The system is designed to charge 5.8 percent commission per order by reorganizing the current monthly fixed amount advertising system, which costs 88,000 won (US$71.90) per month.
This will result in 5.8 percent of sales being taken by Baemin as commission from this month.
However, small business owners say the changes are not for small businesses.
According to a commentary released by the Korea Federation of Micro Enterprise on Thursday, stores with monthly sales of 1.55 million won (US$1,267) or less are eligible for lower fees due to the new policy.
Some self-employed people raised the issue, saying that the fees paid to Baemin are excessive compared to the past.
Gyeonggi Province Gov. Lee Jae-myeong openly criticized the company, citing “the tyranny of monopoly,” targeting Baemin on his SNS account.
The controversy is continuing as politicians and consumer groups joined the campaign.
At the height of controversy, a recent survey showed that more than eight out of 10 consumers oppose the merger of Baemin and Yogiyo.

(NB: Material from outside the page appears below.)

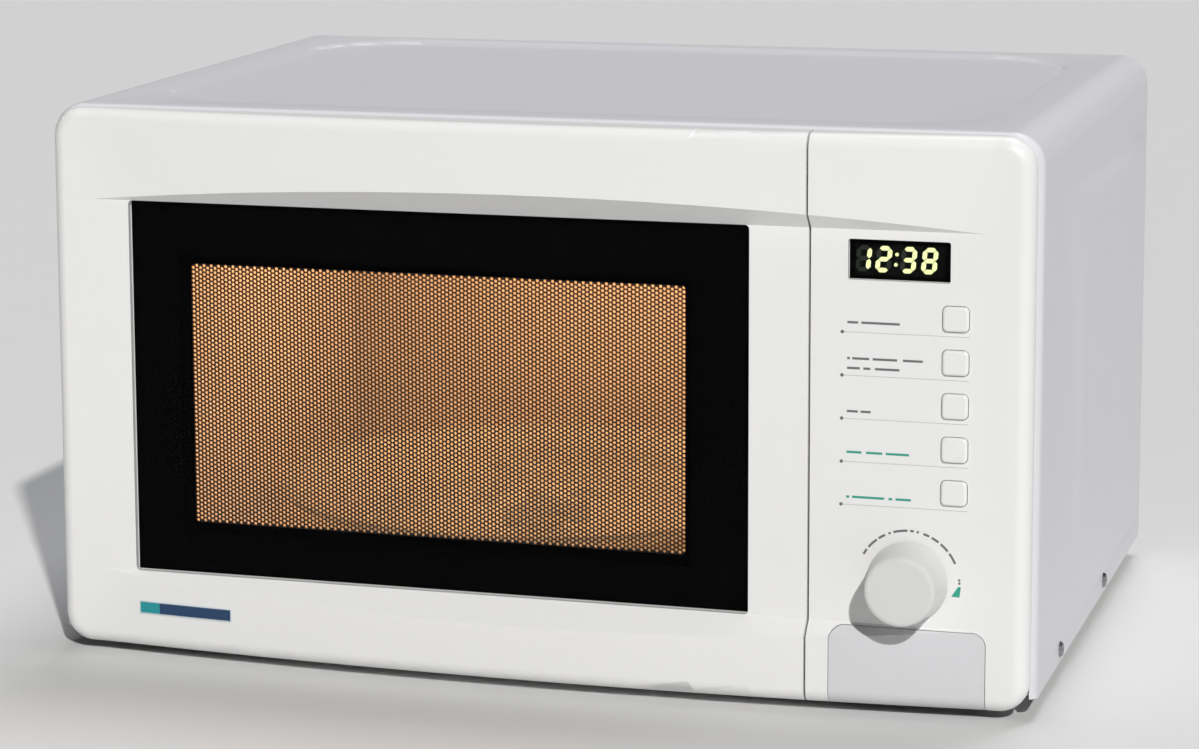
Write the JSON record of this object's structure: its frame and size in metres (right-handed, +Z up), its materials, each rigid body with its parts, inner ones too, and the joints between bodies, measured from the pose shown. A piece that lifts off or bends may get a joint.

Consumers Korea said Monday that a survey of 500 adult men and women with experience using delivery apps showed 86.4 percent of the respondents opposed the merger.
The survey confirmed that the most frequently used delivery apps were Baemin at 59.2 percent and Yogiyo at 35.6 percent, amounting to 94.8 percent for the two companies combined.
The biggest reason for the opposition to the merger was, “food prices and delivery fees rising due to the formation of an exclusive market,” cited by 82.9 percent of respondents.
The decrease in incentives for business innovation or service improvement followed at 46.3 percent, reduction in consumer benefits such as coupons and events came in at 40.5 percent.